To help remember the effects of our consumption, it may help to recall scenes of human and environmental damage caused by the production of the things we use every day. When you drive your car, think of scenes from the documentary H2Oil, or of Chevron and Texaco’s destruction of the Ecuadoran Amazon (a devastating five minute video is available here, or watch a video letter to Chevron’s CEO here). Let those images sear into your memory. Have you ever bought gasoline from either of these companies? I know I have.
If you eat chicken, beef or pork, it is more than likely that the meat you are consuming comes from animals raised and killed in what’s known as a “confined animal feeding operation” (CAFO). As you eat, envision scenes from these horrific places. Video: “Truth of Factory Farming.” Remember that this reality — animals, created and loved by God, forced into unimaginable suffering during their short lives — exists in order to provide cheap meat for us.
Our constant search for cheaper products pushes corporate leaders to search for where they can pay the lowest wages and pollute most freely in order to lower costs. We often blame corporate CEOs for their rapacious actions without recognizing that they are responding to our own demands. We are all a fundamental part in this process.
The concept of repentance is not an easy one for many people. We like to focus on the positive, on the promise of Easter’s resurrection, instead of dwelling on Ash Wednesday’s call for repentance or the suffering of Good Friday. But in order to truly resurrect into a new way of living and acting, we need to first acknowledge our failings and the part we play in the human and environmental suffering we see around us.
This Ash Wednesday let’s stay in the uncomfortable space of repentance. Let’s not jump to resurrection, but take advantage of the wisdom of this holy day to reflect on to the role we play in this destruction, and, what changes we can make in our lives to help restore humanity and Earth.

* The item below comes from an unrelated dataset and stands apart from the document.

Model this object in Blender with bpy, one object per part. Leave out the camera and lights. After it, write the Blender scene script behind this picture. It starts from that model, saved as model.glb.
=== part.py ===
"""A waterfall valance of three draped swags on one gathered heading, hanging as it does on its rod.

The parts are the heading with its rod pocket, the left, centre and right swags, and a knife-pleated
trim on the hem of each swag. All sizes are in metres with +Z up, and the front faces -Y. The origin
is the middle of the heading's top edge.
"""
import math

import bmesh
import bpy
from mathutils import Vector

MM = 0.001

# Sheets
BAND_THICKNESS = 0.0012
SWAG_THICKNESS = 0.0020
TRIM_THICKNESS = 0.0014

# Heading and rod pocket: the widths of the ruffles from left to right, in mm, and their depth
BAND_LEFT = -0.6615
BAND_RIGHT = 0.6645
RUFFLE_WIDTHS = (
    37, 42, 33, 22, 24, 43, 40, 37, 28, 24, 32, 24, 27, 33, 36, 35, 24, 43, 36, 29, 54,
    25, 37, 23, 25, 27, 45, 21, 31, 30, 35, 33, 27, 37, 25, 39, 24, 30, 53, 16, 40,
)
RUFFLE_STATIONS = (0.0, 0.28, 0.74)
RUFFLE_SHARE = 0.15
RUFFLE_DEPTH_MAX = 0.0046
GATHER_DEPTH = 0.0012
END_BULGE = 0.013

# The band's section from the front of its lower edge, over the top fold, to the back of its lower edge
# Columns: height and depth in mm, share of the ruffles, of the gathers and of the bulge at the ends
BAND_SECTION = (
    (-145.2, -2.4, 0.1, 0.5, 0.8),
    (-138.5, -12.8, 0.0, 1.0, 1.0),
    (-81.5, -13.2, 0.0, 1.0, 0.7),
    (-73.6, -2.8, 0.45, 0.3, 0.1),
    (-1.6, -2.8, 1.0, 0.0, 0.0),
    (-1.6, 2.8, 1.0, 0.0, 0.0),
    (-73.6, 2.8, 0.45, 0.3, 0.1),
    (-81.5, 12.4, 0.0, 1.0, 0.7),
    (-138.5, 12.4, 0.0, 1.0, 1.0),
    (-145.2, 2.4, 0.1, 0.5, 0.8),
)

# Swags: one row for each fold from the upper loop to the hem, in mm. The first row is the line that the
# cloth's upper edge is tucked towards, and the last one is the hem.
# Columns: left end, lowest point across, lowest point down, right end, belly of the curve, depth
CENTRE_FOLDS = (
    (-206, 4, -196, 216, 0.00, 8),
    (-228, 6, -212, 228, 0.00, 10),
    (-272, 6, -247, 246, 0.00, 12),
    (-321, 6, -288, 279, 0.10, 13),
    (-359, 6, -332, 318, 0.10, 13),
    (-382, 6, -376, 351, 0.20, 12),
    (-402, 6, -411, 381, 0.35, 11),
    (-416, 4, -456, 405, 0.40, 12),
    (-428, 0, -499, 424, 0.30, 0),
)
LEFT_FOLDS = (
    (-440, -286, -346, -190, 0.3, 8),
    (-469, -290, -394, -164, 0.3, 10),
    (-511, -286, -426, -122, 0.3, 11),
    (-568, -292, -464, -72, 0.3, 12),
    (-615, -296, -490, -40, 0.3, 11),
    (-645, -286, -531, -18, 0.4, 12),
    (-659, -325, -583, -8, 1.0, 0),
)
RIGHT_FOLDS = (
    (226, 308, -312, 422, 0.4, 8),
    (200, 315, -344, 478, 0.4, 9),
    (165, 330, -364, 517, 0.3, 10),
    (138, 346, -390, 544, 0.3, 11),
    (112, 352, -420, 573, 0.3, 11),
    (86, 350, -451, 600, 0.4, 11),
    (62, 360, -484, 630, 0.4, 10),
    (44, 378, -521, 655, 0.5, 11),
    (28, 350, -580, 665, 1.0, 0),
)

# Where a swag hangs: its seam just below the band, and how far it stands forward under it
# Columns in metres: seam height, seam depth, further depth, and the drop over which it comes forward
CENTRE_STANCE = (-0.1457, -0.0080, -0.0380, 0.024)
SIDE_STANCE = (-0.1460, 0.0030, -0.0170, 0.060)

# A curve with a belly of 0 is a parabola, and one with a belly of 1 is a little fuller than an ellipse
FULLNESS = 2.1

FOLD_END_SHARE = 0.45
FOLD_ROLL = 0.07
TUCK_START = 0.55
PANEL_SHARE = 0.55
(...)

How do I spend my money? Does my money support life or death? Does my investments fund chase the largest profits with the most destructive businesses or does it sustain healthy livelihoods and ecologically responsible business practices? How do I use my time? Do I spend more time contributing to the planet’s human and ecological wounds or to healing them? How can I change my actions and lifestyle to be more in tune with God’s plan for the world?